Корр.: У вас есть роли, о которых вы мечтаете?

В.С.: Я со студенчества мечтаю сыграть в костюмных пьесах, пьесах плаща и шпаги, я тогда читал Лопе де Вега, Шекспира, Мольера и других. Пока не удалось. Это стало дорогим удовольствием, и режиссеры по-другому относятся к визуальному воплощению драматургии: проще сделать стилизацию, компиляцию пространства и времени, в классику внести сотовые телефоны, осовременить костюм. Еще мечтал сняться в кино, чтобы моя работа осталась на пленке для потомков (смеется). Но сейчас, когда видеокамера есть даже в каждом телефоне, это желание притупилось. Но актерское любопытство не исчезло. Еще я хотел пожить на сцене в роли Короля Лира.

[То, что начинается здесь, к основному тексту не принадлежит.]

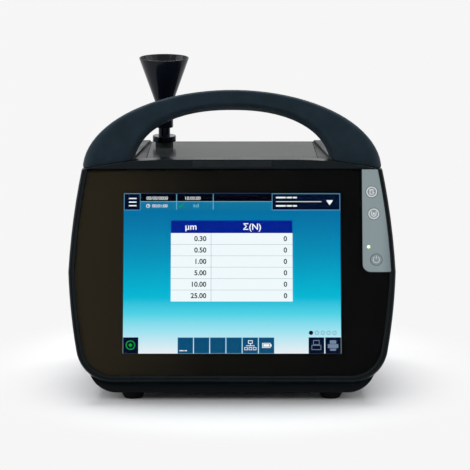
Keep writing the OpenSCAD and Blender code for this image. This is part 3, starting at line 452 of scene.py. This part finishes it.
# %% Give the other parts their finishes
PLAIN = {
    display_metal: ["display_frame"],
    board_green: ["keypad_board", "main_board", "power_board", "detector_board"],
    rubber: ["probe_o_ring"],
    screw_steel: ["handle_screws", "bezel_screws", "foot_screws", "chassis_screws", "hinge_pin"],
    fitting_steel: ["inlet_nut", "inlet_tube"],
    fan_plastic: ["blower_housing"],
    battery_wrap: ["battery_pack"],
    sheet_aluminium: ["battery_bay", "chassis_plate", "sensor_block", "mirror_housing"],
    brass: ["standoffs", "sensor_posts"],
    black_anodised: ["laser_module", "beam_dump", "blower_motor"],
    white_plastic: ["impeller", "hepa_filter"],
    blue_hose: ["sample_tube", "outlet_tube", "exhaust_tube"],
}
for finish, nodes in PLAIN.items():
    for node in nodes:
        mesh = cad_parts[node].data
        mesh.materials.clear()
        mesh.materials.append(finish)
print("plain parts:", sum(len(nodes) for nodes in PLAIN.values()))

# %% [markdown]
# ## The lit screen
# A display glows, so its finish is an emission colour on a black surface.  Its
# background runs from blue at the top through cyan to nearly white at the foot,
# which a ramp on the height draws, under the faint grid of its pixels.

# %% Screen background
PIXEL = 0.264
SCREEN_W, SCREEN_H = 800 * PIXEL, 600 * PIXEL
low, high = extent("display_panel", ON_FACE)
SCREEN_MID = (low[1] + high[1]) / 2          # height of the picture's middle up the slope
PANEL_N = high[2]                            # front of the display panel


def srgb(*rgb):
    return tuple(((c / 255 + 0.055) / 1.055) ** 2.4 if c > 10 else c / 255 / 12.92 for c in rgb)


def lit(name, colour=None, stops=None, strength=1.28):
    """A glowing colour, a little stronger than drawn since the glass dims it."""
    finish = Finish(name, (0, 0, 0), 0.4, Emission_Strength=strength, Specular_IOR_Level=0)
    columns = finish.node("ShaderNodeTexWave", {"wave_type": "BANDS", "bands_direction": "X"}, {
        "Vector": finish.place, "Scale": 1 / (PIXEL * MM) / 20 * math.pi * 2})
    grid = finish.spread(columns, 0, 1, 0, 0.06)
    if stops:
        foot = (FACE_FOOT.z + (SCREEN_MID - SCREEN_H / 2) * math.cos(TILT)) * MM
        head = foot + SCREEN_H * math.cos(TILT) * MM
        height = finish.spread(finish.along(2), foot, head, 0, 1)
        tone = finish.node("ShaderNodeValToRGB", {"stops": stops}, {0: height})
    else:
        tone = (*colour, 1)
    return finish.feed(Emission_Color=finish.mix(grid, tone, (0, 0, 0, 1)))


screen_back = lit("screen_back", stops=[
    (0.00, srgb(240, 249, 254)), (0.12, srgb(172, 238, 252)), (0.235, srgb(86, 220, 240)),
    (0.34, srgb(0, 192, 224)), (0.49, srgb(0, 170, 208)), (0.61, srgb(0, 150, 194)),
    (0.735, srgb(0, 133, 183)), (0.86, srgb(0, 117, 172)), (1.00, srgb(0, 104, 160))])
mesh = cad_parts["display_panel"].data
mesh.materials.clear()
mesh.materials.append(screen_back)
led = Finish("led_lens", (0.3, 0.45, 0.25), 0.3, Emission_Strength=1.0)
glow = led.spread(led.noise(600, 2), 0.2, 0.8, 0, 0.3)
led_lens = led.feed(Emission_Color=led.mix(glow, (0.88, 1.0, 0.66, 1), (0.60, 0.90, 0.42, 1)))
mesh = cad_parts["status_led"].data
mesh.materials.clear()
mesh.materials.append(led_lens)
print("screen", round(SCREEN_W, 1), "by", round(SCREEN_H, 1), "mm, middle at", round(SCREEN_MID, 2))

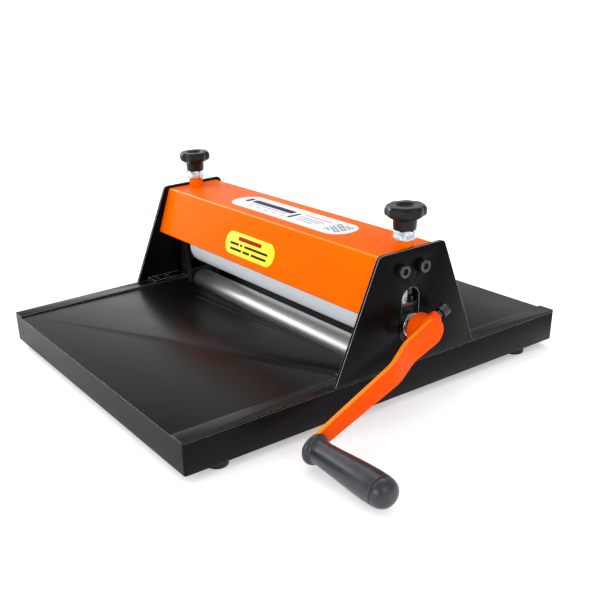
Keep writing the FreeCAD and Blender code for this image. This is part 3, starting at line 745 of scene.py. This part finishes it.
@dataclass
class Cover:
    """Folded hood over the upper roller, with its bosses and labels."""

    half_x: float = 196.7
    top_z: float = 157.5
    low_z: float = 103.0
    top_half: float = 35.5
    low_half: float = 55.0
    lip: float = 7.0
    sheet: float = 2.0
    fold_r: float = 2.5
    boss_x: float = 188.3
    boss_r: float = 8.6
    boss_h: float = 9.0
    end_r: float = 0.4
    inner_r: float = 0.7

    def build(self, shop: Workshop) -> None:
        """Make the hood, its bosses and the two labels."""
        # The hood's top folds take a painted highlight.
        shop.piece("cover_folded", self.hood(), ORANGE_COVER, "frame", "orange_cover",
                   ("cover",), sharp=40.0, edge=ORANGE_FOLD_HIGHLIGHT, is_edge=self.on_fold)
        shop.piece("cover_boss_pair", self.bosses(), ORANGE_COVER, "frame", "orange_cover",
                   ("cover_bosses",))
        self.front_label(shop)
        self.top_label(shop)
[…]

Н.А.: Я хотела сыграть Мамашу Кураж («Мамаша Кураж и её дети», нем. Mutter Courage und ihre Kinder, пьеса немецкого поэта и драматурга Бертольта Брехта – прим. ред.). А сейчас получила еще более интересную роль – не мечтала о Вере Максимовне («Не уходи»), но сыграла ее. Судьба преподнесла этот подарок: в такой роли можно долго существовать, приобретать, обогащаться. Порой реальность интереснее мечты.

Корр.: Как вы настраиваетесь на спектакль?

Н.А.: По-разному бывает. Иногда задолго до премьеры начинаешь нервничать и переживать о том, будешь ли ты так вибрировать, чтобы зритель вибрировал с тобой в унисон. Можешь ночь не спать. Но иногда настройка происходит автоматически. С утра носишься по своим делам, потом выходишь на сцену, и все происходит само собой. Это не объяснить.

Корр.: Говорят, актеры – очень суеверные люди. А вы верите в приметы? Есть ли у вас какие-то свои традиции?

Н.А.: Среди актеров очень живуча примета: если ты уронил на сцене текст роли, надо на нем посидеть (смеется). Присаживались тоже.

Корр.: Какие у вас пожелания челябинской публике?

Н.А.: Желаю, чтобы она не ленилась и ходила в театр.

В.С.: Пушкин сказал: «Мы ленивы и нелюбопытны». И он прав. Я желаю, чтобы все старались искоренить это в себе.